Sue Flagler and Jane Deubler wanted to make that crystal clear as the two sisters sat side-by-side on the living room sofa in the Deubler family’s Brattleboro vacation home.

Jane and her husband, Tom, had come up from Brockton for the holidays, while Sue and her husband, Rick, drove over from their home in nearby Richmond, New Hampshire, so the four could catch a matinee.

For the past 40 minutes they had been reminiscing about their mother, Helen Lord, who passed away in autumn 2008. But the memory of their father couldn’t help but insinuate itself into the narrative from time to time. After all, it was John Lord who grew up in the Brattleboro area. Helen was from Lake Placid, NY and the two met in Schenectady, NY while she was in nursing school and he was doing his medical internship.

The Second World War intervened within months after they were married. John was stationed overseas for three years while Helen worked as a nurse in Schenectady. It wasn’t long after his return, however, that the young couple moved to Brattleboro. John established a private family practice while Helen took on the full-time position of mother to three daughters: Nancy, Jane, and Sue.
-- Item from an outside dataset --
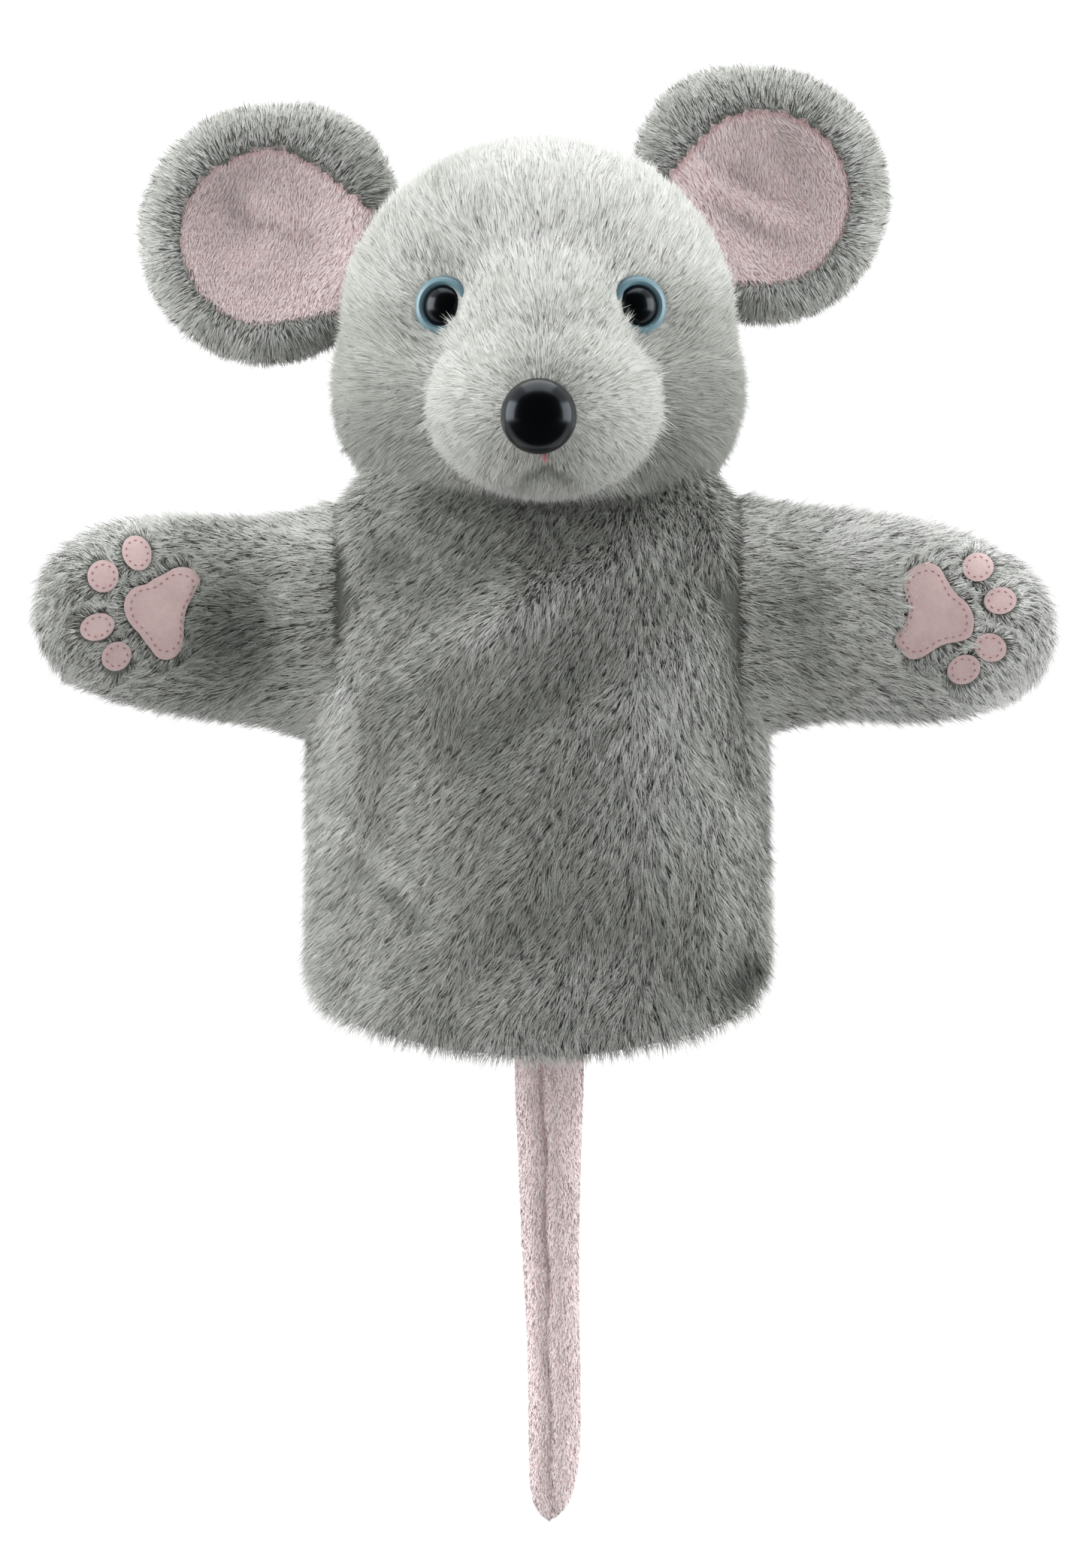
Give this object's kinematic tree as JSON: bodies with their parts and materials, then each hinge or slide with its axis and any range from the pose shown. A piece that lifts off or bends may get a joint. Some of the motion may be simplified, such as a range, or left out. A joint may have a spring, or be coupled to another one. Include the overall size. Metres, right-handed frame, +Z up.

“We used to walk home from school for lunch every day. She had a homemade meal ready every day, with cookies for dessert,” recalled Jane, while acknowledging that she wasn’t sure she could have done that with her two boys, Jim and John, both of whom are now adults.

Helen Lord surrounded by her daughters

Helen Lord also played an integral role in the growth of Brattleboro Memorial Hospital in the 1960s. John would often bring doctors over to the house for dinner as part of the physician recruitment process, a kindness that was repaid in the summer of 2008 when Helen had to spend time in the Intensive Care Unit.

“When we were in the ICU waiting room, they would stop by and visit us. It wasn’t like we were holding court…,” said Sue.

“Well, Mom was,” Jane pointed out.

“Yeah,” Sue nodded. “The older doctors would stop by and talk about our parents when they were younger. And it was really very…I hadn’t thought about this for a while but it was great!”

“It was great,” Jane confirmed.

“We were sort of nourished by it,” Sue said, crediting the ICU staff. “The nurses were so competent and so on top of things and wonderful to Mom, really tuned into her and treated her respectfully. They were wonderful to us.”

The level of care given their ailing mother prompted them to seek ways to show their appreciation. Sue found information about donating to BMH on the hospital’s website, and the family requested that in lieu of flowers, donations be made to BMH in Helen Lord’s honor because, “she felt strongly that there was great medical care there.”

The family also made a gift to the hospital to have a plaque honoring their parents placed by a tree planted in front of the hospital’s new addition. John had passed away in 1993 from Parkinson’s, leaving Helen to look after herself in the Guilford home they moved to after his retirement. Not that she would have it any other way, according to Jane.

“She was tough. She had a helper who came in once a week who would drive for her sometimes, but she would also drive herself sometimes,” Jane said. “When she would lose power she would fill her bathtub with water and fill jugs with water. She was like a pioneer woman. We admired her.”

And with that the two sisters agreed to stop by and look at the plaque after the matinee. Because this time it was about Mom.